The call for a new beginning and nomalisation of ties between India and the People’s Republic of China (PRC) made by Union External Affairs Minister S. Jaishankar at the Shanghai Cooperation Organisation’s foreign ministers meeting in mid-July, is a welcome development. After meeting with his counterpart Wang Yi, Vice President Hang Zheng and President Xi Ping, Jaishankar called for open dialogue amid the current complex geopolitical situation and expressed confidence in sustaining improved bilateral ties. The fact that during his first visit to PRC in five years, he not only met his counterpart, but also the top Chinese leadership, indicates PRC’s seriousness about setting the stage for a new beginning of the Sino-India relationship which has been adversarial since the border war of 1962, and most recently the Galwan lake clash of May 2020.
This first sign of a thaw in Sino-India ties comes at a time of volatile global conditions. In the US, President Donald Trump is upending the multilateral trade order established by the US which after World War II ushered in an era of unprecedented global prosperity. Since he assumed office last year, President Trump has declared a tariffs war against several countries to balance bilateral trade surpluses. This wonky economics could well disrupt the economies of a large number of countries, including PRC and India, which export a wide range of goods and services to the US, the world’s wealthiest nation (GDP $30.5 trillion).

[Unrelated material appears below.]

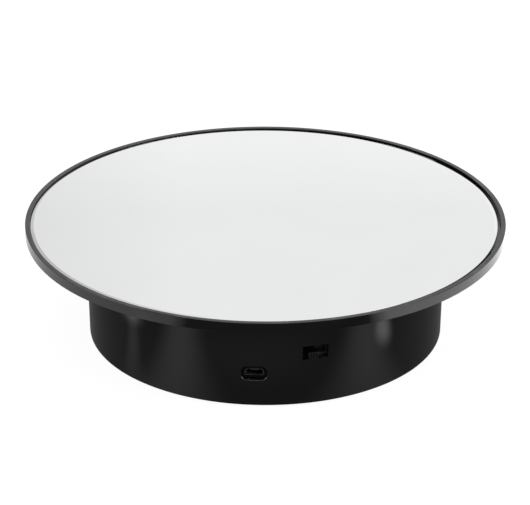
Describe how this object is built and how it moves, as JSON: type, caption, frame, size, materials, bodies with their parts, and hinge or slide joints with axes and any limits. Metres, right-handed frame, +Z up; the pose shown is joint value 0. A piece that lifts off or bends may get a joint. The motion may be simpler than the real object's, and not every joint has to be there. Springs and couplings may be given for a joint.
{
  "type": "turntable display stand",
  "caption": "Low round motorised turntable stand with a mirror-topped rotating platter, drum base, slide switch and charging socket.",
  "frame": {"origin": "on the surface the stand rests on, directly under the platter's axis", "axes": "+Z up along the platter's axis; -Y towards the side with the charging socket; +X to the right of it"},
  "size_m": [0.2, 0.2, 0.05],
  "materials": {
    "gloss_black_plastic": "glossy moulded",
    "satin_black_plastic": "fine satin moulded",
    "grey_acetal": "satin",
    "white_acetal": "satin",
    "mirror_glass": "polished, bevelled edge",
    "foam_tape": "dull",
    "bronze": "turned",
    "ball_steel": "polished",
    "plated_steel": "plated",
    "magnet_ferrite": "ground",
    "wound_copper": "enamelled",
    "circuit_board": "lacquered",
    "capacitor_can": "satin",
    "red_insulation": "soft sheen",
    "black_insulation": "soft sheen",
    "foot_rubber": "dull"
  },
  "bodies": {
    "base": {"base_shell": "gloss_black_plastic", "bottom_cover": "satin_black_plastic", "cover_screws": "plated_steel", "spindle_post": "plated_steel", "retaining_washer": "plated_steel", "retaining_screw": "plated_steel", "gearbox_case": "grey_acetal", "gearbox_lid": "grey_acetal", "gearbox_screws": "plated_steel", "first_gear_axle": "plated_steel", "second_gear_axle": "plated_steel", "output_bush_lower": "bronze", "output_bush_upper": "bronze", "motor_can": "plated_steel", "motor_magnets": "magnet_ferrite", "motor_end_cap": "grey_acetal", "motor_terminals": "bronze", "motor_screws": "plated_steel", "control_board": "circuit_board", "usb_socket_shell": "plated_steel", "usb_contact_tongue": "satin_black_plastic", "driver_chip": "satin_black_plastic", "board_capacitor": "capacitor_can", "board_screws": "plated_steel", "switch_body": "satin_black_plastic", "switch_terminals": "bronze", "switch_clamp": "satin_black_plastic", "switch_screws": "plated_steel", "battery_plates": "plated_steel", "battery_springs": "plated_steel", "motor_lead_red": "red_insulation", "motor_lead_black": "black_insulation", "battery_lead_red": "red_insulation", "battery_lead_black": "black_insulation", "switch_lead_1": "black_insulation", "switch_lead_2": "black_insulation", "switch_lead_3": "black_insulation", "rubber_foot_1": "foot_rubber", "rubber_foot_2": "foot_rubber", "rubber_foot_3": "foot_rubber", "rubber_foot_4": "foot_rubber"},
    "platter": {"platter_disc": "gloss_black_plastic", "mirror_plate": "mirror_glass", "mirror_tape": "foam_tape", "spindle_bush": "bronze", "platter_drive_gear": "white_acetal", "drive_gear_screws": "plated_steel"},
    "ball_race": {"ball_cage": "grey_acetal", "bearing_balls": "ball_steel"},
    "output_stage": {"output_shaft": "plated_steel", "output_gear": "white_acetal", "output_pinion": "white_acetal"},
    "second_stage": {"second_reduction_gear": "white_acetal"},
    "first_stage": {"first_reduction_gear": "white_acetal"},
    "motor_rotor": {"motor_pinion": "bronze", "motor_shaft": "plated_steel", "motor_armature": "wound_copper"},
    "switch_slider": {"switch_knob": "gloss_black_plastic"},
    "battery_lid": {"battery_door": "satin_black_plastic"}
  },
  "joints": [
    {"name": "platter_spin", "type": "hinge", "parent": "base", "child": "platter", "pos_m": [0, 0, 0.0457], "axis": [0, 0, 1], "continuous": true},
    {"name": "ball_race_spin", "type": "hinge", "parent": "base", "child": "ball_race", "pos_m": [0, 0, 0.04365], "axis": [0, 0, 1], "continuous": true},
    {"name": "output_spin", "type": "hinge", "parent": "base", "child": "output_stage", "pos_m": [0.0336, 0, 0.0305], "axis": [0, 0, 1], "continuous": true},
    {"name": "second_spin", "type": "hinge", "parent": "base", "child": "second_stage", "pos_m": [0.02765, 0.01635, 0.0252], "axis": [0, 0, 1], "continuous": true},
    {"name": "first_spin", "type": "hinge", "parent": "base", "child": "first_stage", "pos_m": [0.01355, 0.02148, 0.0215], "axis": [0, 0, 1], "continuous": true},
    {"name": "rotor_spin", "type": "hinge", "parent": "base", "child": "motor_rotor", "pos_m": [0.02105, 0.03447, 0.0215], "axis": [0, 0, 1], "continuous": true},
    {"name": "switch_slide", "type": "slide", "parent": "base", "child": "switch_slider", "axis": [0.9452, 0.3264, 0], "range_m": [-0.002, 0.002]},
    {"name": "battery_door_slide", "type": "slide", "parent": "base", "child": "battery_lid", "axis": [1, 0, 0], "range_m": [0, 0.006]}
  ],
  "couplings": [
    {"joint": "ball_race_spin", "follows": "platter_spin", "ratio": 0.5},
    {"joint": "output_spin", "follows": "platter_spin", "ratio": -6},
    {"joint": "second_spin", "follows": "platter_spin", "ratio": 28.8},
    {"joint": "first_spin", "follows": "platter_spin", "ratio": -144},
    {"joint": "rotor_spin", "follows": "platter_spin", "ratio": 720}
  ]
}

Simultaneously, the newly emergent globalised world is experiencing major armed conflicts — the 40-month Russia-Ukraine war, the Israel-Hamas conflict in Gaza and an uneasy ceasefire after the 12-day Israel-Iran slugfest.
Therefore, this is an opportune moment for India which is heavily dependent upon imports from China for a wide range of industries — chemicals, automobiles, electronics and machinery, among others, to initiate de novo negotiations with PRC, to settle once and for all the Sino-India boundaries demarcation issue that has been hanging fire for over half a century. For this to happen, there has to be acceptance within the Indian establishment that Sino-India border lines in Aksai Chin in the north-west and in the north-east were arbitrarily drawn and imposed in the pre-independence era by the British who it is well-established, had a reputation for drawing arbitrary border lines during the age when they ruled over half the world. Therefore to insist that inherited Sino-Indian border lines drawn by imperious grandees of the British raj in India are written in stone, has an element of irrationality.
In the circumstances, this is an opportune moment for the BJP/NDA government at the Centre to evolve an all-party consensus to reopen the Sino-India border issue which has unwarrantedly poisoned relations between Asia’s two most populous — and potentially most prosperous — nations and begin negotiations on a clean slate.